「個人カードと健康保険証の一体化でなく、健康保険証の存続を求める要請」に同席
10月13日、河野デジタル大臣が突然、現行の健康保険証を2024年秋に廃止し、マイナンバーカードと健康保険証を一体化すると発表しました。民医連がこれに対して県に要請を行いました。要請は1点、「政府に対して、個人番号カードと健康保険証の一体化、健康保険証の廃止ではなく、現行どおり、健康保険証を使えるように存続を求めること」 です。
法律はマイナンバーカードの取得は任意であったはずです。しかし、健康保険証を廃止しその代わりにマイナ保険証にするというのは事実上の強制であり法令違反です。
この間、政府は「マイナポイント事業」を展開し、市町村ごとに取得率を公表し、普及状況に応じて地方交付税や交付金の配分額に差をつける方針を示し、個人番号カードの取得を進めてきました。しかし交付率は全国民の約50%にすぎません。進まないのは個人情報漏洩の心配やプライバシー侵害につながる危険があるからです。
マイナ保険証を活用するためには医療機関側もカードリーダーや専用のパソコンなどシステム構築をしなければなりませんが、対応ができている医療機関は全体の2割と言われています。「なぜ現行の健康保険証がダメなのか」「マイナ保険証のメリットが感じられない」という声もあります。
懇談の中で、さらに、高齢者がマイナ保健省を紛失した場合の個人情報の漏洩が非常に心配される。特養ホームの入居者は、受診の場合、マイナ保険証を施設職員が預かることになるが、個人情報に関わるものを施設側が預かっていいのかと心配している。
日本は世界に誇る国民皆保険制度があるが、これが崩れるおそれがある。患者さんが迷惑し、医療側も対応に苦労しもっと混乱するだろうと。
個人院を経営する保険医協会は調査を行なったが7割が反対だったと聞く。医師会も反対が多いと聞いている。横浜市とも懇談したが、市としても頭を抱えていると聞いた。横須賀市では拙速に進めるなという市民の署名活動が始まった。
自治体も後期高齢者医療保険制度の負担が1割から2割になり、自治体の事務負担が生じたばかりなのに、マイナ保健省にすることで、さらに大きな負担が生じるのではないか。など様々な意見が出ました。

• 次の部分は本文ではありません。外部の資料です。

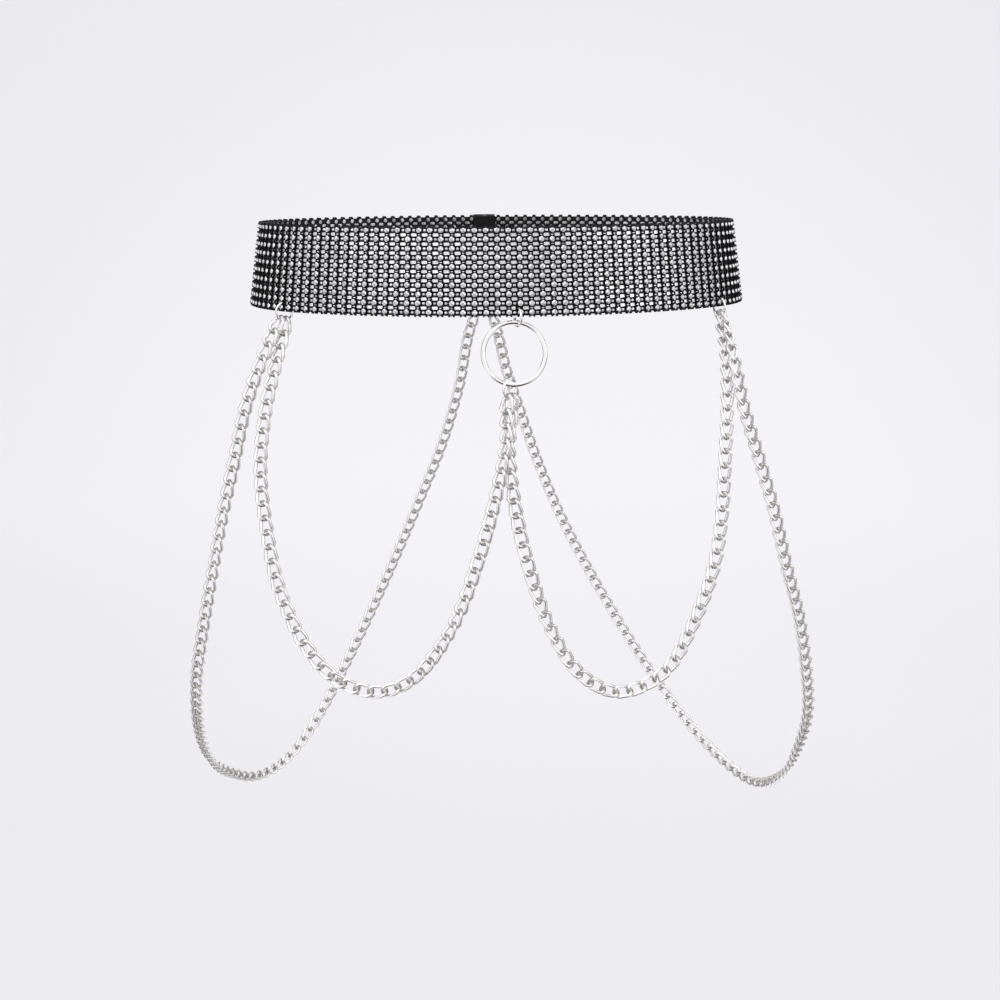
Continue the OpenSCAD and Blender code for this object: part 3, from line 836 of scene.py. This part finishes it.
lamps = {
    "keyLamp": {"at": (-1.1, -1.3, 1.3), "size": 1.8, "power": 11},
    "fillLamp": {"at": (1.5, -1.0, 0.7), "size": 1.5, "power": 6},
    "topLamp": {"at": (0.0, 0.2, 1.7), "size": 1.6, "power": 8}}
lampTarget = (0, 0, -0.1)


# The matrix that sets an object's three axes along x, y and z and its origin at a place.
def placed(x, y, z, at):
    return Matrix([[x[k], y[k], z[k], at[k]] for k in range(3)] + [[0, 0, 0, 1]])


# A lamp's place, turned towards the target. One that hangs nearly above it takes its width along x.
def aimed(at):
    z = np.array(at, float) - np.array(lampTarget, float)
    z /= np.linalg.norm(z)
    x = np.cross([0, 0, 1], z) if abs(z[2]) < 0.99 else np.array([1.0, 0, 0])
    x /= np.linalg.norm(x)
    return placed(x, np.cross(z, x), z, at)


for name, lamp in lamps.items():
    data = bpy.data.lights.new(name, "AREA")
    data.size, data.energy = lamp["size"], lamp["power"]
    obj = bpy.data.objects.new(name, data)
    obj.matrix_world = aimed(lamp["at"])
    bpy.context.collection.objects.link(obj)

# What polished metal mirrors: a bright studio with a few dark screens, each a soft spot round a direction. It
# begins and is full at the given cosines of the angle from that direction, and leaves a share of the light.
sky = {"bright": 0.93, "blue": 1.02, "screens": [
    {"towards": (0.0, -0.63, -0.78), "from": 0.74, "full": 0.9, "leaves": 0.05},
    {"towards": (0.8, 0.15, -0.5), "from": 0.8, "full": 0.92, "leaves": 0.5},
    {"towards": (0.5, 0.2, 0.85), "from": 0.93, "full": 0.98, "leaves": 0.04},
    {"towards": (0.1, -0.95, -0.26), "from": 0.97, "full": 0.99, "leaves": 0.15},
    {"towards": (1.0, 0.7, -0.02), "from": 0.82, "full": 0.95, "leaves": 0.3},
    {"towards": (-1.0, 0.75, -0.02), "from": 0.82, "full": 0.95, "leaves": 0.3}]}


def skyShader(g):
    way = g.node("ShaderNodeTexCoord", None, None, 0)
    light = None
    for screen in sky["screens"]:
        length = math.sqrt(sum(v * v for v in screen["towards"]))
        towards = [v / length for v in screen["towards"]]
        near = g.node("ShaderNodeVectorMath", {"operation": "DOT_PRODUCT"}, {0: way, 1: towards}, 1)
        clear = g.softStep(near, screen["from"], screen["full"], 1.0, screen["leaves"])
        light = clear if light is None else light * clear
    bright, blue = light * sky["bright"], light * (sky["bright"] * sky["blue"])
    colour = g.node("ShaderNodeCombineColor", None, {0: bright, 1: bright, 2: blue})
    return g.node("ShaderNodeBackground", None, {"Color": colour, "Strength": 1.0})


world = bpy.data.worlds.new("studioSky")
world.use_nodes = True
skyGraph = Graph(world.node_tree)
skyGraph.node("ShaderNodeOutputWorld", None, {"Surface": skyShader(skyGraph)})
bpy.context.scene.world = world
bpy.context.scene.view_settings.view_transform = "Standard"

# The camera: its place in metres, how far it is turned aside, down and over, and its lens on a 36 mm sensor.
shot = {"at": (-0.0658, -0.7157, 0.0429), "aside": 5.25, "down": 13.23, "roll": -0.26,
        "lens": 50, "sensor": 36, "shift": 0.00124}


def cameraMatrix():
    aside, down, roll = (math.radians(shot[k]) for k in ("aside", "down", "roll"))
    right = np.array([math.cos(aside), -math.sin(aside), 0])
    forward = np.array([math.sin(aside) * math.cos(down), math.cos(aside) * math.cos(down), -math.sin(down)])
    upward = np.cross(right, forward)
    x = right * math.cos(roll) + upward * math.sin(roll)
    y = upward * math.cos(roll) - right * math.sin(roll)
    return placed(x, y, -forward, shot["at"])


lens = bpy.data.cameras.new("shotCamera")
lens.lens, lens.sensor_width, lens.shift_x = shot["lens"], shot["sensor"], shot["shift"]
camera = bpy.data.objects.new("shotCamera", lens)
camera.matrix_world = cameraMatrix()
bpy.context.collection.objects.link(camera)
bpy.context.scene.camera = camera
print("studio and camera ready")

県からは、これまで県民から色々な意見が寄せられている。保険者である市町村に対して、県として、どのような声が寄せられているかなどのアンケートを実施したいと準備しているとの回答がありました。準備でき次第、始めるとのことでした。その上で県民の声を大切にしながら県の対応を検討していくということでした。
法令違反を犯すことが平気で行われようとする政治に異議を唱え、保険証の存続を強く求めたいと思います。